Now Piper, in his next comment following the last quote, makes a startling turn:
“If we abandon the fullness of the gospel to make racial and ethnic diversity quicker or easier, we create a mere shadow of the kingdom, an imitation.”
But who’s advocating for an abandoning of the gospel “to make racial and ethnic diversity quicker and easier”? He has created a false dichotomy here and set up a strawman to do it.. It is not “either/or” but rather “both/and”. Piper’s idea of “the fullness of the gospel” boils down to personal salvation with a heavenly destiny. That’s not full. That is a rather impoverished view of the gospel. The Gospel of Jesus is much larger than that. The Gospel of Jesus Christ – in its fullness and glory – includes the breakdown of all racial and ethnic barriers in this world.

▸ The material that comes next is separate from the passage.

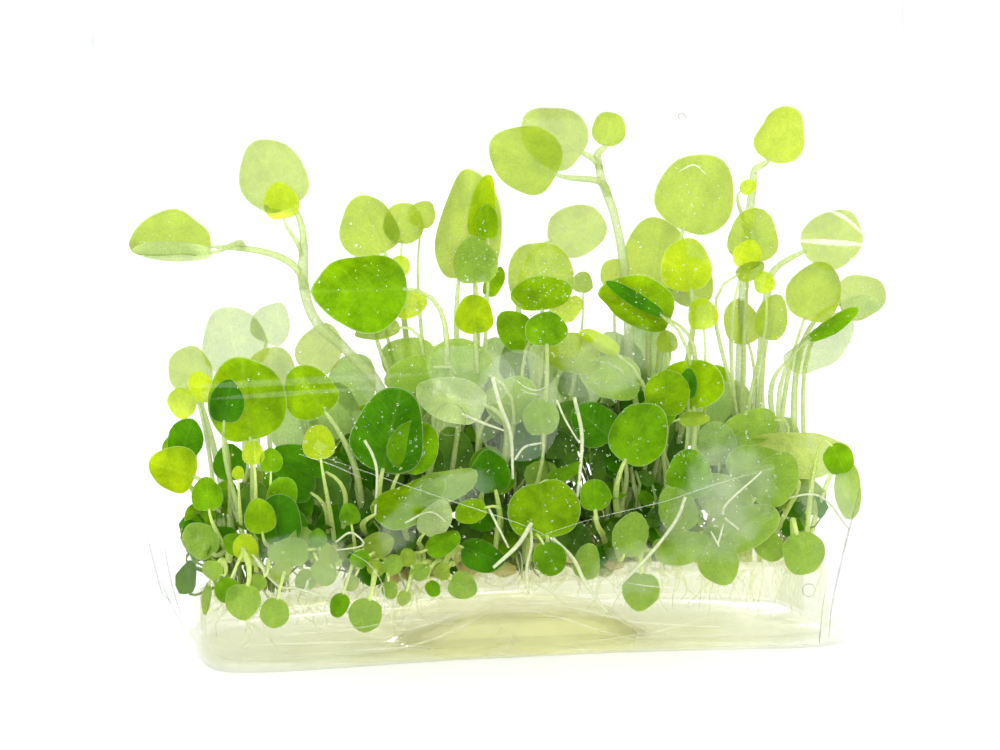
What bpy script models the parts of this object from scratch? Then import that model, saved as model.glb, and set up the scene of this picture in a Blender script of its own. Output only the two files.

If the Gospel is not having that kind of effect in our churches and communities, it is not the fullness of the Gospel.
In my opinion, John Piper has come a long way, but he has not gone far enough. Like those who opposed the abolition, like those who opposed integration, like those who oppose interracial marriage, so now with those who place on the back burner racial diversity in our churches, John Piper has come up with a “spiritual” justification for not going far enough.
 Piper’s concluding statement is a quote from Luke 9:25 except that he replaces the phrase “whole world” with “complete diversity”. The implication is clear. In the context of the article “complete diversity” means “racial diversity” of a local church that reflects its community. For Piper, vying for racial diversity in the church is tantamount to exchanging to gospel for the world.